Mr. Haddad flew on Monday to the southern city of Curitiba to visit Mr. da Silva, the party’s founder and still one of the country’s most beloved figures, in jail. But Mr. Haddad mentioned Mr. da Silva only once in his subsequent interview.

“Bolsonaro has been so successful because he was the first to realize that this would be a ‘change election,’ and he has systematically adopted an anti-system rhetoric, allowing him to mobilize people who wanted a more radical change,” Prof. Stuenkel said.

He, like most analysts in Brazil today, warned that voters do not seem to fully grasp the degree of change that a Bolsonaro presidency portends: “I think Brazil’s democracy is in serious danger," he said. "Bolsonaro is far more radical than [U.S. President Donald] Trump, and Brazil’s institutions are weaker. Bolsonaro is openly anti-democratic, denigrates minorities and several of his supporters may take his victory as an authorization to attack [verbally or physically] their opponents,” he said. Mr. Bolsonaro has already said repeatedly that he “will not accept” any electoral outcome other than his own victory.

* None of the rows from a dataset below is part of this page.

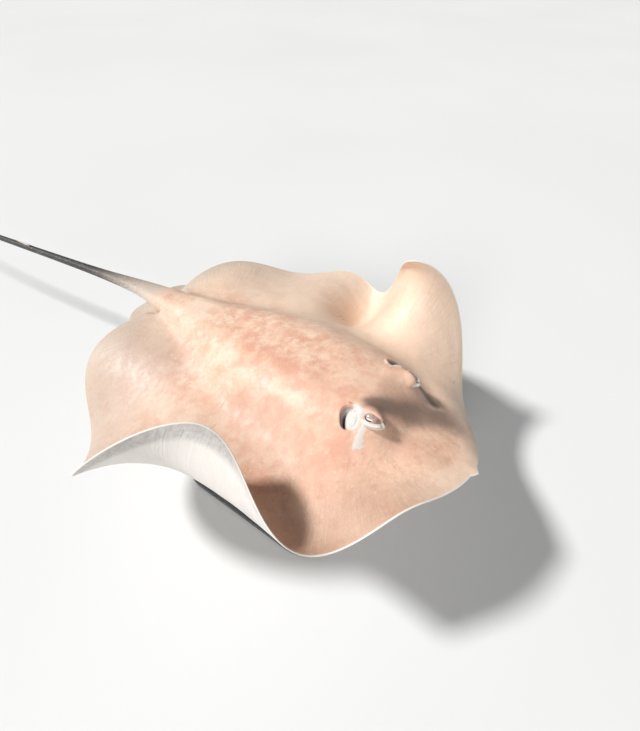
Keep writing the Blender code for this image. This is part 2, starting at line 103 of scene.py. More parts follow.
def margin(t):
    # disc edge as (out, back): snout to widest point, then widest point to the tail
    slope, lobe = math.radians(disc["snoutSlope"]), math.radians(disc["lobeSlope"])
    snout = np.array([disc["nubHalfWidth"], disc["nubBack"]])
    widest = np.array([disc["halfSpan"], disc["widestBack"]])
    rear = np.array([disc["rearHalfWidth"], disc["length"]])
    snoutHandle = snout + disc["snoutPull"] * np.array([math.sin(slope), math.cos(slope)])
    lobeHandle = rear + disc["lobePull"] * np.array([math.cos(lobe), math.sin(lobe)])
    t = np.asarray(t, float)
    front = bezier(snout, snoutHandle, widest - [0, disc["frontPull"]], widest, np.clip(2 * t, 0, 1))
    rearHalf = bezier(widest, widest + [0, disc["rearPull"]], lobeHandle, rear, np.clip(2 * t - 1, 0, 1))
    return np.where((t < 0.5)[..., None], front, rearHalf)


def sideLine(t):
    # where fin meets body: a straight line plus a bulge, the sine of pi t^skew to a power
    t = np.asarray(t, float)
    straight = disc["nubHalfWidth"] + (disc["tailHalfWidth"] - disc["nubHalfWidth"]) * t
    wave = np.abs(np.sin(np.pi * np.clip(t, 0, 1) ** disc["sideSkew"]))
    bulge = disc["sideBulge"] * wave ** disc["sidePower"]
    back = disc["sideStart"] + (disc["sideEnd"] - disc["sideStart"]) * t
    return np.stack([straight + bulge, back], axis=-1)


def waves(rows, t):
    # sum of bells of angle, faded out at the snout
    total = sum(angle * np.exp(-0.5 * ((t - middle) / width) ** 2) for middle, width, angle in rows)
    return np.radians(total) * smooth(t / swim["stillFront"])


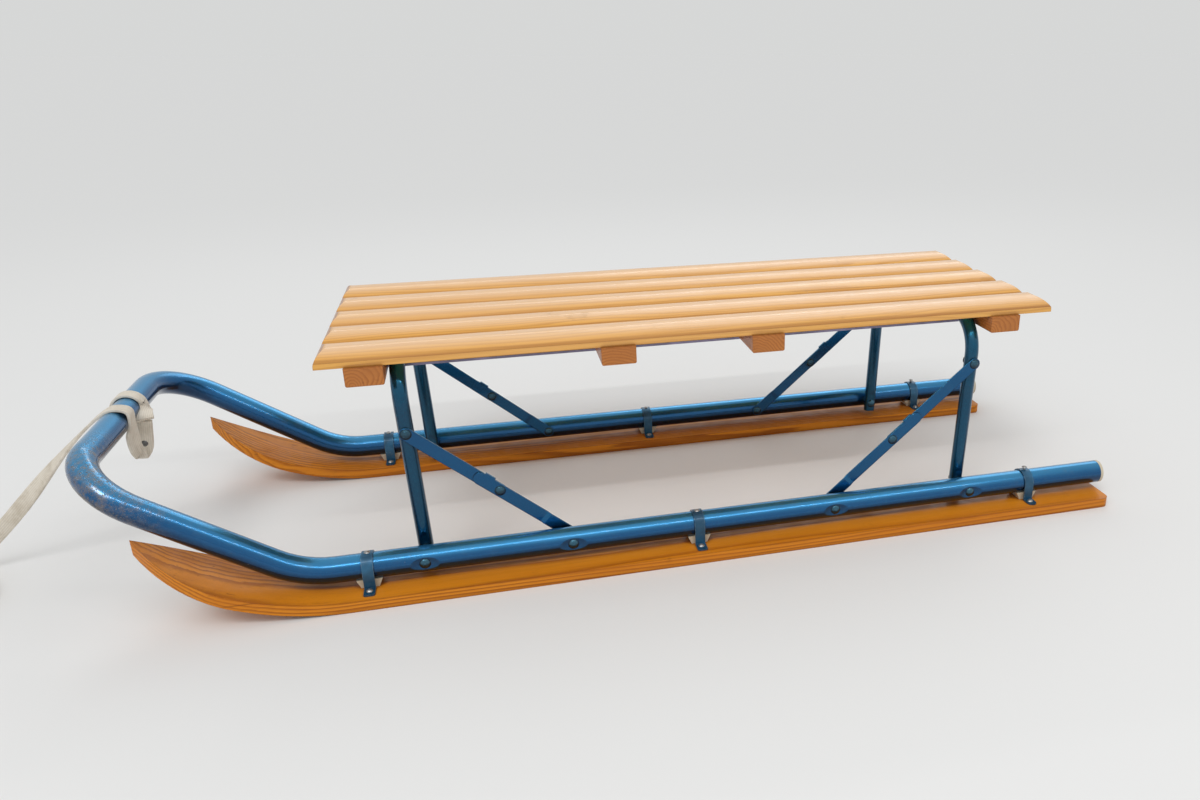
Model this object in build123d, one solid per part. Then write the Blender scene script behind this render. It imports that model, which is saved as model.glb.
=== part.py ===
"""A folding sled: a bent steel tube on two wooden runners, two hinged legs and a slatted seat.

Lengths are in millimetres. +X points forward to the tow bar, +Y to the sled's left, +Z up.
Stations along the sled are counted from the rails' rear ends and shifted to its middle when
the pieces are written. The ground is at Z = 0.
"""
from build123d import *
import os
from math import atan2, cos, degrees, hypot, radians, sin, sqrt

os.makedirs("parts", exist_ok=True)

# Frame tube
rail_diameter = 28.0
rail_wall = 1.5
rail_gauge = 328.0            # between the rails' centre lines
rail_lift = 6.0               # from a runner's top to the underside of its rail
bend_station = 944.0          # where a rail's centre line turns up
arm_angle = 34.0              # from level
arm_length = 230.0            # from the turn to the tow bar's corner
bend_radius = 100.0
corner_radius = 65.0
cap_rim = 3.5                 # straight part of a rail cap's head
cap_dome = 4.5
cap_shank = 18.0
cap_fit = 0.15                # between a cap's shank and the inside of its rail

# Runners
runner_width = 74.0
runner_thickness = 12.0
tip_start = 2.0               # from the front saddle to where the runner starts to curl up
tip_reach = 197.0             # length of the part that curls up
tip_curve_radius = 290.0      # of the runner's underside
tip_taper = 88.0              # length over which the plan narrows to its point
runner_corner = 9.0           # rounding of the square rear end

# Clamps that hold the rails on the runners
clamp_stations = {"front": 880.0, "middle": 525.0, "rear": 104.0}
clamp_width = 11.5
clamp_thickness = 1.6
clamp_gap = 0.1               # between a band and its rail, and round a screw
clamp_foot = 14.0             # how far a foot lies along the runner, outward from the band
foot_corner = 2.5             # rounding of a foot's corners
foot_rounding = 0.2           # what is left straight at the end of a rear clamp's round foot
screw_radius = 2.0
screw_head_radius = 3.6
screw_head_height = 2.2
screw_setback = 5.0           # from a band to the screw in its foot
stud_radius = 1.6             # on top of a rear clamp
stud_height = 3.0             # of its shank above the clamp
stud_flush = 0.1              # the same on the other clamps
saddle_length = 26.0
saddle_width = 22.0
saddle_height = 9.0
saddle_slant = 4.0            # of its ends

# Legs
leg_diameter = 16.0
leg_wall = 1.2
leg_length = 206.5            # from the pivot to the centre of the crossbar
leg_bend_radius = 42.0
foot_drop = 12.0              # how far a leg runs on below its pivot
foot_flat = 1.5               # depth pressed off each side of the foot
foot_height = 14.0            # of the flats above the pivot
foot_fade = 8.0               # height over which the flats run out
leg_lean = 2.0                # each leg leans away from the middle, in degrees
front_leg_station = 823.0
rear_leg_station = 184.0

# Folding stays
link_width = 14.0
link_thickness = 1.5
stop_length = 12.0
stop_thickness = 1.8
stop_inset = 2.0              # of the stop tab from where a lower link's round end starts
front_stay_station = 667.0
rear_stay_station = 360.0
front_stay_drop = 69.5        # from the crossbar's centre line to the stay's rivet on the leg
rear_stay_drop = 50.5
front_lower_length = 95.0     # between the rivets of the lower link
rear_lower_length = 106.5
front_overlap = 26.0          # how far a lower link runs on past the middle rivet
rear_overlap = 38.0
crease_reach = 32.0           # from the rail's rivet to the crease in a lower link
crease_run = 5.0              # length of the slanted part above the crease
crease_shift = 1.2            # how far the rest of the link lies inward from its rail end

# Seat
slat_count = 5
slat_width = 60.0
slat_gap = 1.5
slat_thickness = 15.0
slat_edge = 6.0               # height of a slat's straight side under its domed top
slat_nose = 13.0              # rounding of a slat's ends
front_overhang = 27.4         # of the slats past the front batten
rear_overhang = 43.4
batten_width = 37.0
batten_overhang = 4.0         # of a batten's end past the slats
batten_round = 2.0            # of its lower edges
middle_batten_gap = 165.0     # between the two middle battens
middle_batten_shift = 19.0    # of their middle forward of the legs' middle
guide_width = 12.0
guide_thickness = 2.5
guide_inset = 5.3             # of a guide bar's centre line from the start of a leg's bend
guide_setback = 3.0           # from an end batten's outer face to the guide bar's end
glide_width = 10.0
glide_wall = 1.2              # of the sleeve above and below the crossbar
glide_back = 1.0              # of the sleeve towards the end batten
glide_nose = 3.0              # of the sleeve towards the middle of the seat
glide_round = 2.0

# Rivets and screws
rivet_radius = 3.0
rivet_head_radius = 6.0
rivet_head_height = 2.4
stay_head_height = 1.4
knee_head_height = 1.2        # of the middle rivet's outer head, which passes the rail
knee_back_height = 0.8
dimple_radius = 15.0
dimple_depth = 2.6

# Clearances
running = 0.05                # radial, round a pivot
slide_gap = 0.3               # between a glide and the slot's faces
rail_gap = 0.3                # between a lower link's rail end and its rail
leg_gap = 0.2                 # between a leg and the link beside it
seat_fit = 0.02               # between a riveted piece and the round tube it is pulled against

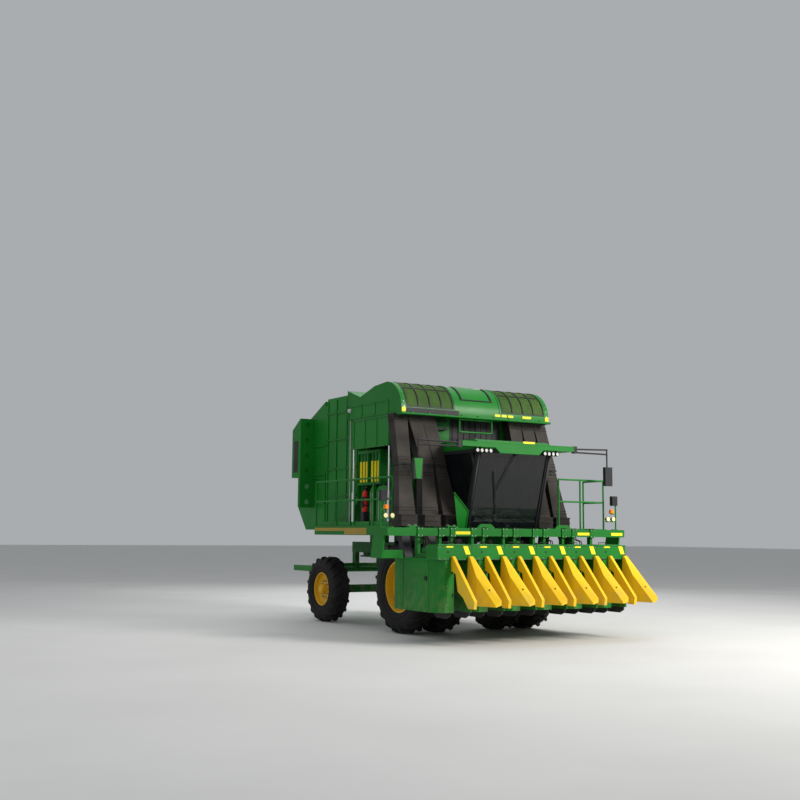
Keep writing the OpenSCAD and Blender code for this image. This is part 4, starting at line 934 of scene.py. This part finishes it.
# Tank caps and straps
TANK_RIGHT, TANK_LEFT = DECK_Z + 0.880, DECK_Z + 0.620  # tops of the tanks
bm = bmesh.new()
for yy in (0.53, 0.96):
    add_post(bm, -1.77, Y(yy), (TANK_RIGHT, TANK_RIGHT + 0.035), 0.065, 28)
    add_post(bm, -1.77, Y(yy), (TANK_RIGHT + 0.035, TANK_RIGHT + 0.060), 0.058, 12)
add_post(bm, 1.76, Y(2.35), (TANK_LEFT, TANK_LEFT + 0.05), 0.07, 28)
piece("tank_caps", bm, DARK, MACHINE, bevel=0.004)
bm = bmesh.new()
for yy in (0.40, 0.65, 0.92, 1.00):
    add_box(bm, (-1.884, -1.880), near(Y(yy), 0.016), (DECK_Z, DECK_Z + 0.74))
for yy in (2.35, 3.10):
    add_box(bm, (1.880, 1.884), near(Y(yy), 0.02), (DECK_Z, TANK_LEFT))
    add_box(bm, (1.640, 1.884), near(Y(yy), 0.02), (TANK_LEFT, TANK_LEFT + 0.004))
piece("tank_straps", bm, STEEL, MACHINE, bevel=0.001)

# Grips on the ladder's steps
bm = bmesh.new()
for k in range(5):
    z = 0.550 + 0.330 * k
    for j in range(9):
        y = Y(1.235) + 0.0475 * j
        add_post(bm, 2.065, y, (z, z + 0.006), 0.014, 8)
        add_post(bm, 2.030, y + 0.02, (z, z + 0.006), 0.010, 8)
piece("step_grips", bm, STEEL, "step_ladder")

# ---- chamber ----
CHAM_X = 1.570
RIB = 0.022  # height of a pressed rib
GATE_Y = Y(5.350)
POD_X = CHAM_X + 0.380

# Pressed ribs of the chamber, then of the gate
bm = bmesh.new()
for s in SIDES:
    side = span(s, CHAM_X, CHAM_X + RIB)
    for yy in (2.20, 2.72, 3.24, 3.68):
        low_z = 2.20 if yy > 2.80 else 2.90
        add_box(bm, side, (Y(yy), Y(yy + 0.05)), (low_z, 5.02 if yy < 2.3 else 5.28))
    for z in (2.95, 3.60, 4.30, 4.95):
        add_box(bm, side, (Y(2.20), Y(3.73)), (z, z + 0.04))
for yy in (2.42, 2.95, 3.48):
    add_box(bm, (-1.50, 1.50), (Y(yy), Y(yy + 0.06)), (5.340, 5.340 + RIB))
piece("chamber_ribs", bm, GREEN, MACHINE, bevel=0.004)
bm = bmesh.new()
for s in SIDES:
    side = span(s, CHAM_X, CHAM_X + RIB)
    for z in (2.80, 3.42):
        add_box(bm, side, (Y(3.80), Y(5.30)), (z, z + 0.045))
    for yy in (3.80, 4.28, 5.10):
        add_box(bm, side, (Y(yy), Y(yy + 0.045)), (2.22 if yy < 5 else 2.72, 3.42))
    for z in (3.50, 4.20):
        add_box(bm, side, (Y(3.80), Y(4.45)), (z, z + 0.045))
for z in (3.00, 3.50, 4.00):
    add_box(bm, (-1.50, 1.50), (GATE_Y, GATE_Y + RIB), (z, z + 0.06))
for x in (-1.50, -0.78, -0.03, 0.72, 1.45):
    add_box(bm, (x, x + 0.05), (GATE_Y, GATE_Y + RIB), (2.82, 4.40))
piece("gate_ribs", bm, GREEN, "module_gate", bevel=0.004)

# Tail lamps, and the doors of the pods on the gate's sides
bm = bmesh.new()
for s in SIDES:
    for z in (3.62, 3.82, 4.02):
        add_box(bm, span(s, CHAM_X + 0.30, CHAM_X + 0.372), (Y(4.930), Y(4.945)), (z, z + 0.12))
piece("tail_lamps", bm, RED, "module_gate", bevel=0.006)
bm = bmesh.new()
for s in SIDES:
    x = s * POD_X
    for yy in (4.56, 4.86):
        for z in (3.52, 3.82, 4.12, 4.42):
            add_bolt(bm, (x, Y(yy), z), (s, 0, 0), 0.010, 0.008)
    add_box(bm, sorted((x, x + s * 0.008)), (Y(4.60), Y(4.82)), (3.58, 4.36))
piece("pod_doors", bm, CAST, "module_gate", bevel=0.002)

# ---- running gear ----
# Pipes along the frame's rails, with their clips
bm = bmesh.new()
for s in SIDES:
    for z in (1.66 + 0.045 * k for k in range(3)):
        add_tube(bm, [(s * 0.430, Y(yy), z) for yy in (-0.10, 2.0, 3.4)], 0.011, 8)
piece("rail_pipes", bm, STEEL, MACHINE)
bm = bmesh.new()
for s in SIDES:
    for yy in (0.3, 1.0, 1.7, 2.4, 3.1):
        add_box(bm, span(s, 0.400, 0.446), (Y(yy), Y(yy + 0.03)), (1.64, 1.77))
piece("pipe_clips", bm, DARK, MACHINE, bevel=0.002)

# Covers on the engine
bm = bmesh.new()
for s in SIDES:
    for k in range(6):
        add_box(bm, span(s, 0.400, 0.412), (Y(0.52 + 0.2 * k), Y(0.66 + 0.2 * k)), (1.98, 2.30))
for k in range(5):
    add_box(bm, (-0.28, 0.28), (Y(0.56 + 0.23 * k), Y(0.60 + 0.23 * k)), (3.12, 3.14))
piece("engine_covers", bm, CAST, MACHINE, bevel=0.006)

# Wheels
DRIVE_R, GUIDE_R = 0.975, 0.765  # outer radius of the tyres
GUIDE_Y = Y(3.600)
TRACK, DUAL_X = 1.560, 0.780  # X of the outer wheels and of the inner drive wheels
LUG_W = 0.062  # width of a lug
# Along a lug: how far out it is, its lean, and its drop under the tyre's radius
LUG = ((0.02, 0.0, 0.0), (0.30, 0.36, 0.0), (0.62, 0.80, 0.004), (0.86, 1.05, 0.030),
       (0.985, 1.12, 0.150))


def tyre(name, centre_x, y, radius, rim, width, lugs, body, replaced, lug_h=0.050):
    """Tyres of one axle end: a smooth carcass with slanted lugs."""
    bm = bmesh.new()
    half = width / 2
    tread = radius - lug_h
    profile = [(rim - 0.002, -half + 0.075), (rim + 0.020, -half + 0.062),
               (rim + 0.060, -half + 0.030), (rim + 0.5 * (tread - rim), -half + 0.004),
               (tread - 0.110, -half + 0.008), (tread - 0.050, -half + 0.030),
               (tread - 0.012, -half + 0.075), (tread, -half * 0.45), (tread + 0.002, 0.0)]
    profile += [(r, -h) for r, h in profile[-2::-1]]
    for cx in centre_x:
        rings = [[bm.verts.new(p) for p in wheel_circle(cx + h, y, radius, r, 96)[:-1]]
                 for r, h in profile]
        skin(bm, rings + rings[:1], caps=False)
        for side in SIDES:
            for k in range(lugs):
                start = math.tau * (k + (0.5 if side > 0 else 0.0)) / lugs
                stations = []
                for out, lean, drop in LUG:
                    a = start + lean * 1.15 / lugs * math.pi
                    top = radius - drop
                    root = tread - drop * 1.15 - 0.03
                    w = LUG_W * (0.8 if out < 0.1 else 1.0) / 2
                    corners = ((root, a + w * 1.35 / root), (top, a + w / top),
                               (top, a - w / top), (root, a - w * 1.35 / root))
                    h = cx + side * half * out
                    stations.append([(h, y + r * math.cos(t), radius + r * math.sin(t))
                                     for r, t in corners])
                add_loft(bm, stations)
        # Mould rings on the sidewalls
        for side in SIDES:
            for r, depth in ((rim + 0.045, 0.036), (rim + 0.115, 0.014)):
                add_tube(bm, wheel_circle(cx + side * (half - depth), y, radius, r), 0.008, 6)
    obj = piece(name, bm, TYRE, body)
    for face in obj.data.polygons:
        face.use_smooth = True
    obj.data.set_sharp_from_angle(angle=math.radians(35))
    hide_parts(replaced)


def wheel_trim(name, x, y, z, side, disc_r, bolts, circle_r, body, hub_r, hub_x):
    """Bolt circle, stiffening rings and hub cap on the outer face of a rim."""
    bm = bmesh.new()
    for k in range(bolts):
        a = math.tau * k / bolts
        p = Vector((x, y + circle_r * math.cos(a), z + circle_r * math.sin(a)))
        for start, end, r, sides in ((0.0, 0.012, 0.022, 20), (0.012, 0.034, 0.016, 6),
                                     (0.034, 0.046, 0.009, 10)):
            add_rod(bm, p + Vector((side * start, 0, 0)), p + Vector((side * end, 0, 0)), r, sides)
    piece(name + "_nuts", bm, STEEL, body)
    bm = bmesh.new()
    for r in (disc_r * 0.62, disc_r - 0.012):
        add_tube(bm, wheel_circle(x + side * 0.002, y, z, r), 0.012, 8)
    add_rod(bm, (hub_x, y, z), (hub_x + side * 0.03, y, z), hub_r * 0.82, 40, hub_r * 0.70)
    for k in range(8):
        a = math.tau * (k + 0.5) / 8
        place = (hub_x, y + hub_r * 0.90 * math.cos(a), z + hub_r * 0.90 * math.sin(a))
        add_bolt(bm, place, (side, 0, 0), 0.010)
    piece(name + "_rings", bm, YELLOW, body)


for s, side in ((-1, "right"), (1, "left")):
    drive, guide = "drive_wheels_" + side, "guide_wheel_" + side
    tyre("lugged_drive_tyres_" + side, [s * DUAL_X, s * TRACK], AXLE_Y, DRIVE_R, 0.545, 0.520, 20,
         drive, "drive_tyres_" + side)
    tyre("lugged_guide_tyre_" + side, [s * TRACK], GUIDE_Y, GUIDE_R, 0.390, 0.480, 18, guide,
         "guide_tyre_" + side, lug_h=0.040)
    wheel_trim("drive_" + side, s * 1.572, AXLE_Y, DRIVE_R, s, 0.515, 12, 0.255, drive, 0.170,
               s * 1.650)
    wheel_trim("guide_" + side, s * 1.640, GUIDE_Y, GUIDE_R, s, 0.370, 10, 0.190, guide, 0.120,
               s * 1.750)

# Grooves of the handler's rubber rollers
bm = bmesh.new()
for k in range(4):
    y = Y(4.810 + 0.420 * k)
    for j in range(14):
        add_tube(bm, wheel_circle(-1.02 + 0.157 * j, y, 1.190, 0.0705, 28), 0.0035, 6)
piece("roller_grooves", bm, RUBBER, "module_handler")

# ---- camera ----
IMAGE = 800.0  # pixels across
SENSOR = 36.0  # mm across
CAMERA = dict(place=(-14.12, -20.74 + AXLE_Y, 2.085), yaw=30.81, pitch=6.77, roll=0.50,
              focal_px=1127.5)


def aim(place, yaw, pitch, roll, focal_px):
    """The camera that was fitted to the photo; the angles are in degrees."""
    yaw, pitch, roll = (math.radians(v) for v in (yaw, pitch, roll))
    forward = Vector((math.sin(yaw) * math.cos(pitch), math.cos(yaw) * math.cos(pitch),
                      math.sin(pitch)))
    right = Vector((math.cos(yaw), -math.sin(yaw), 0))
    up = right.cross(forward)
    c, s = math.cos(roll), math.sin(roll)
    right, up = right * c + up * s, up * c - right * s
    cam = bpy.data.cameras.new("camera")
    cam.sensor_width = SENSOR
    cam.lens = focal_px / IMAGE * SENSOR
    cam.clip_end = 500.0
    obj = bpy.data.objects.new("camera", cam)
    bpy.context.scene.collection.objects.link(obj)
    turn = Matrix((right, up, -forward)).transposed().to_4x4()
    obj.matrix_world = Matrix.Translation(place) @ turn
    bpy.context.scene.camera = obj


aim(**CAMERA)

# ---- studio ----
bm = bmesh.new()
bmesh.ops.create_grid(bm, x_segments=2, y_segments=2, size=150.0)
floor_mesh = bpy.data.meshes.new("floor")
bm.to_mesh(floor_mesh)
bm.free()
floor = bpy.data.objects.new("floor", floor_mesh)
bpy.context.scene.collection.objects.link(floor)
mat, tree, bsdf, coords = new_material("floor_grey")
grey = ramp(tree, noise(tree, coords, 0.4), [(0.3, (0.60, 0.60, 0.59)), (0.7, (0.64, 0.64, 0.63))])
tree.links.new(grey, bsdf.inputs["Base Color"])
bsdf.inputs["Roughness"].default_value = 0.85
floor_mesh.materials.append(mat)


def lamp(name, place, target, size, power, colour):
    """A soft rectangular light aimed at a target."""
    data = bpy.data.lights.new(name, "AREA")
    data.shape = "RECTANGLE"
    data.size, data.size_y = size
    data.energy = power
    data.color = colour
    obj = bpy.data.objects.new(name, data)
    bpy.context.scene.collection.objects.link(obj)
    obj.location = place
    obj.rotation_euler = (Vector(target) - Vector(place)).to_track_quat("-Z", "Y").to_euler()


lamp("key", (9, -17, 11), (0, -2, 1.6), (6, 6), 3900, (1.0, 0.97, 0.92))
lamp("fill", (-16, -12, 8), (0, 0, 2.0), (9, 7), 180, (0.90, 0.95, 1.0))
lamp("top", (0, 3, 14), (0, 0, 0), (14, 14), 900, (1.0, 1.0, 1.0))
lamp("rim", (10, 15, 9), (0, 0, 2.5), (8, 6), 700, (1.0, 1.0, 1.0))

world = bpy.data.worlds.new("studio")
bpy.context.scene.world = world
world.use_nodes = True
background = world.node_tree.nodes["Background"]
background.inputs["Color"].default_value = (0.80, 0.83, 0.86, 1.0)
background.inputs["Strength"].default_value = 0.50
bpy.context.scene.view_settings.view_transform = "Standard"
bpy.context.scene.view_settings.look = "None"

Mr. Bolsonaro was propelled to his first-round win with the help of Brazil’s enormously influential evangelical Christian churches, which love his virulently homophobic rhetoric and emphasis on “traditional” gender roles. He also had the backing of much of the private sector (because he favours drastic pro-market reforms, including swift privatization of state firms and services). Brazil’s currency and stock exchanges surged on opening on Monday.

The high-profile presidential race, however, may in the long-run pale in comparison to the significance of what happened in congress. Mr. Bolsonaro’s previously obscure Social Liberal Party jumped from eight seats to 51, as part of a major shift to the right. The evangelical caucus picked up many seats, as did the agro-industry lobby, which wants to shut down Brazil’s already badly weakened environmental protection agency, and reduce or cancel Indigenous land designations, opening much more of the Amazon rain forest to logging and mining.

Even if Mr. Haddad pulls off a stunning come-from-behind win, it’s questionable how he would manage to govern with a legislature where he had so few allies. While his party won 57 seats, the single largest number in the lower house, it’s nowhere near enough to get laws through the 518-member chamber, and he would find limited numbers of allies interested in joining a coalition.